Work to complete:
Your task is to copy the stretch of lines in the records below that begins with the line containing "What OpenSCAD source" and ends with the line containing "pad_l = 3.9; // [3:0.1:4.5]", exactly as written, with nothing added.

Records provided:
────────

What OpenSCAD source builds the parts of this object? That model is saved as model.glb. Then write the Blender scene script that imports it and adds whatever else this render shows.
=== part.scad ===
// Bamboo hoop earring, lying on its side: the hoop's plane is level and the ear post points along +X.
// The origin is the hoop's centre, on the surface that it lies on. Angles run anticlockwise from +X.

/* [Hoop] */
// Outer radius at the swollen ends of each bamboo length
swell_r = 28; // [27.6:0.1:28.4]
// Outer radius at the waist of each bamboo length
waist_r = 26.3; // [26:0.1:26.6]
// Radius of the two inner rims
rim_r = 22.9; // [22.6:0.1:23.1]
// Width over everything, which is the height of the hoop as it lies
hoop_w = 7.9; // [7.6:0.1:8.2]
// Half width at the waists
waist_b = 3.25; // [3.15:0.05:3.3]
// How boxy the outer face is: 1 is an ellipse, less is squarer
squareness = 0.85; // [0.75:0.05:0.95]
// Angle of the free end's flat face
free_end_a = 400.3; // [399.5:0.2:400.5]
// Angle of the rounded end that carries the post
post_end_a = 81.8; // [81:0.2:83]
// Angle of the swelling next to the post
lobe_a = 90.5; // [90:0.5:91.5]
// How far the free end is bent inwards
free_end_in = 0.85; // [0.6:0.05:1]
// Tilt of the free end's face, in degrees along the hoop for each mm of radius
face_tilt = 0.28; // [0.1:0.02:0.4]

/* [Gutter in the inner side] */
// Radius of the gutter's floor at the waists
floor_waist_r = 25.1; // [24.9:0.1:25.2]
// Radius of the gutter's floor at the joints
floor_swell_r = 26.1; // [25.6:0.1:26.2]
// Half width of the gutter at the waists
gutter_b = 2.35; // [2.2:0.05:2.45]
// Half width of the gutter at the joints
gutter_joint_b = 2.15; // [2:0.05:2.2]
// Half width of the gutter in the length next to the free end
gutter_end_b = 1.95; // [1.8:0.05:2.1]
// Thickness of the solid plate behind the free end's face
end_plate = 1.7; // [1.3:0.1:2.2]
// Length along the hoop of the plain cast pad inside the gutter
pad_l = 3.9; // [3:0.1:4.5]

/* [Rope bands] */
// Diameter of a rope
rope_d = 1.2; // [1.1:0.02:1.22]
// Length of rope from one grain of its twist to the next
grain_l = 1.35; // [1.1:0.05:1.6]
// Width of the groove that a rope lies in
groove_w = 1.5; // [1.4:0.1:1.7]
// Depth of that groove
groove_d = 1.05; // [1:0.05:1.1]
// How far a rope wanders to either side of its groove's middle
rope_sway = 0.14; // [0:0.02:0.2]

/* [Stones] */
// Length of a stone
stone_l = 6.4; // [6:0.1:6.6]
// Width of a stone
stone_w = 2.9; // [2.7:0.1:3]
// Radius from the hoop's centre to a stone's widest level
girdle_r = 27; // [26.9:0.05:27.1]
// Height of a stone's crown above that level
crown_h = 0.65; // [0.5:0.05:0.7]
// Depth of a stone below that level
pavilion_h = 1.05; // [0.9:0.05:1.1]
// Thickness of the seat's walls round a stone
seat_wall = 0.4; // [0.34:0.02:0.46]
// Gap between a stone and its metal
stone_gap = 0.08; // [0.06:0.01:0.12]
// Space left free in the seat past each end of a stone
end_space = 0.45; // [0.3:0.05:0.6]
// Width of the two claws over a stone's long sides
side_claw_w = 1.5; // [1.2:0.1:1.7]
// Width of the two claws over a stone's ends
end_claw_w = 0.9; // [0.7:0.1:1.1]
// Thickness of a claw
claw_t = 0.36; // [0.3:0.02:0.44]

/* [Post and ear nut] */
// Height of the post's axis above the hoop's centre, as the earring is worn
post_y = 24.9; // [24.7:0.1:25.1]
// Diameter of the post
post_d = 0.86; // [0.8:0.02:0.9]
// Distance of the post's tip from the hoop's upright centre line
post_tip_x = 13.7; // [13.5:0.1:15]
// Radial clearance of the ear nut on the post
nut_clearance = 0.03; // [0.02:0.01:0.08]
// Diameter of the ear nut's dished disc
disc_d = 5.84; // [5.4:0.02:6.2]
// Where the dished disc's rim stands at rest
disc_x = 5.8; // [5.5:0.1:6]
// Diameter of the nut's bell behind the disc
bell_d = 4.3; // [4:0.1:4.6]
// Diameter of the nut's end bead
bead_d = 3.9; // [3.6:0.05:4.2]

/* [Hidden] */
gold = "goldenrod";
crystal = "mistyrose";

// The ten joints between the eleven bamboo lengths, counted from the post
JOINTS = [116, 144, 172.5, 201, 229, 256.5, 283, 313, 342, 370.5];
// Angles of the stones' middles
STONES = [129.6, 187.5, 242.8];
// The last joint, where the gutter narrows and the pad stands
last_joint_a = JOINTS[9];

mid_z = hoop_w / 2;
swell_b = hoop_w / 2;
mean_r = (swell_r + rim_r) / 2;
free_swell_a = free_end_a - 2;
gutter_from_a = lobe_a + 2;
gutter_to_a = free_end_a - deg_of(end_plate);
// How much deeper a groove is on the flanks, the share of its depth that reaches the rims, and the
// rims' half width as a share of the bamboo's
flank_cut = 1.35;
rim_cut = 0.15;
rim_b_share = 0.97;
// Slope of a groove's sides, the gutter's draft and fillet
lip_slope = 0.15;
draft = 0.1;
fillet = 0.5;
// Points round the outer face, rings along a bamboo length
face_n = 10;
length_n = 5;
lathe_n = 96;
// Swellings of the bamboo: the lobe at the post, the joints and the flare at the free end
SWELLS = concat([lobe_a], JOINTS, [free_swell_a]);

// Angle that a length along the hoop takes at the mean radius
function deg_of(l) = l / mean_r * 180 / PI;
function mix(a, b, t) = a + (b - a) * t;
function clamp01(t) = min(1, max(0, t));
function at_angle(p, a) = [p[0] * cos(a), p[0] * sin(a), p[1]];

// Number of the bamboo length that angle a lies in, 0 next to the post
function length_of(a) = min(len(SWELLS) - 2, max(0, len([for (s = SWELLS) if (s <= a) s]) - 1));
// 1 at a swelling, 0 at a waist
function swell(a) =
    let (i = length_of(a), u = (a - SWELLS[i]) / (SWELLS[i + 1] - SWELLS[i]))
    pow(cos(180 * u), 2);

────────

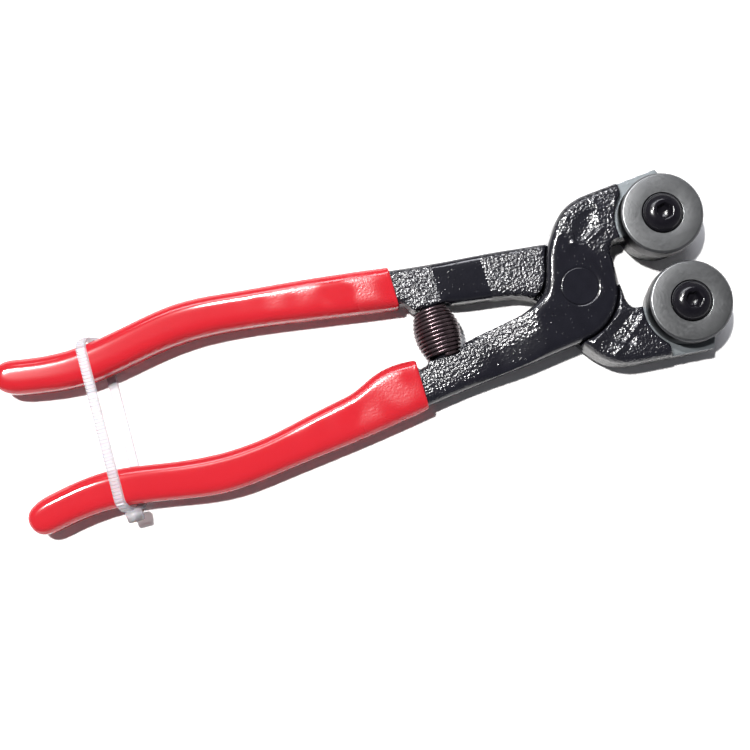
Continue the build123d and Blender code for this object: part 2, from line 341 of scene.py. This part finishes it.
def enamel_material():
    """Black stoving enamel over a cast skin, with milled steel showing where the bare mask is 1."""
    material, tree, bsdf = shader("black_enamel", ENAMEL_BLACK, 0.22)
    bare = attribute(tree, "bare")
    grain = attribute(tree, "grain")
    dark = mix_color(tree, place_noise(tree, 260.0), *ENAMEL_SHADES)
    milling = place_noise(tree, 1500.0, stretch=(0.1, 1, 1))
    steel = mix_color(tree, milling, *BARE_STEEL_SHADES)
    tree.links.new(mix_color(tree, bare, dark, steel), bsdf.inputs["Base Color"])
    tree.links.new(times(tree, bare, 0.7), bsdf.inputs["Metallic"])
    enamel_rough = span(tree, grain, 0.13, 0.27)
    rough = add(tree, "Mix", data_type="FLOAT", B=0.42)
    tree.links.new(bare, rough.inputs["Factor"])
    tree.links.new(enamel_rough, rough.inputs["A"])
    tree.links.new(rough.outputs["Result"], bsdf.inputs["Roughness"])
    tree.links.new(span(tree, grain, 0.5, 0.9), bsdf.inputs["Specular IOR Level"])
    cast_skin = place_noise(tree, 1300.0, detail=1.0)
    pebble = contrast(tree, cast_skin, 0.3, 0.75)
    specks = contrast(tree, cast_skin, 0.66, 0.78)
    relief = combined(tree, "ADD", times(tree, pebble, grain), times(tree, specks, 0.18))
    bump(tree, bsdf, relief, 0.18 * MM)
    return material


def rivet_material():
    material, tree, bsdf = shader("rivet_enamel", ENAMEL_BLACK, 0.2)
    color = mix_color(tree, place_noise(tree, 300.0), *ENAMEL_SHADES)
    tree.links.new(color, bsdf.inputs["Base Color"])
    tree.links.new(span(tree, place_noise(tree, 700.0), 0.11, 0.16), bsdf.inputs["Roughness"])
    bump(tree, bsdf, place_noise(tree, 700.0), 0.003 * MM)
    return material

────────

Solved exercise:
What OpenSCAD source builds the parts of this object? That model is saved as model.glb. Then write the Blender scene script that imports it and adds whatever else this render shows.
=== part.scad ===
// Bamboo hoop earring, lying on its side: the hoop's plane is level and the ear post points along +X.
// The origin is the hoop's centre, on the surface that it lies on. Angles run anticlockwise from +X.

/* [Hoop] */
// Outer radius at the swollen ends of each bamboo length
swell_r = 28; // [27.6:0.1:28.4]
// Outer radius at the waist of each bamboo length
waist_r = 26.3; // [26:0.1:26.6]
// Radius of the two inner rims
rim_r = 22.9; // [22.6:0.1:23.1]
// Width over everything, which is the height of the hoop as it lies
hoop_w = 7.9; // [7.6:0.1:8.2]
// Half width at the waists
waist_b = 3.25; // [3.15:0.05:3.3]
// How boxy the outer face is: 1 is an ellipse, less is squarer
squareness = 0.85; // [0.75:0.05:0.95]
// Angle of the free end's flat face
free_end_a = 400.3; // [399.5:0.2:400.5]
// Angle of the rounded end that carries the post
post_end_a = 81.8; // [81:0.2:83]
// Angle of the swelling next to the post
lobe_a = 90.5; // [90:0.5:91.5]
// How far the free end is bent inwards
free_end_in = 0.85; // [0.6:0.05:1]
// Tilt of the free end's face, in degrees along the hoop for each mm of radius
face_tilt = 0.28; // [0.1:0.02:0.4]

/* [Gutter in the inner side] */
// Radius of the gutter's floor at the waists
floor_waist_r = 25.1; // [24.9:0.1:25.2]
// Radius of the gutter's floor at the joints
floor_swell_r = 26.1; // [25.6:0.1:26.2]
// Half width of the gutter at the waists
gutter_b = 2.35; // [2.2:0.05:2.45]
// Half width of the gutter at the joints
gutter_joint_b = 2.15; // [2:0.05:2.2]
// Half width of the gutter in the length next to the free end
gutter_end_b = 1.95; // [1.8:0.05:2.1]
// Thickness of the solid plate behind the free end's face
end_plate = 1.7; // [1.3:0.1:2.2]
// Length along the hoop of the plain cast pad inside the gutter
pad_l = 3.9; // [3:0.1:4.5]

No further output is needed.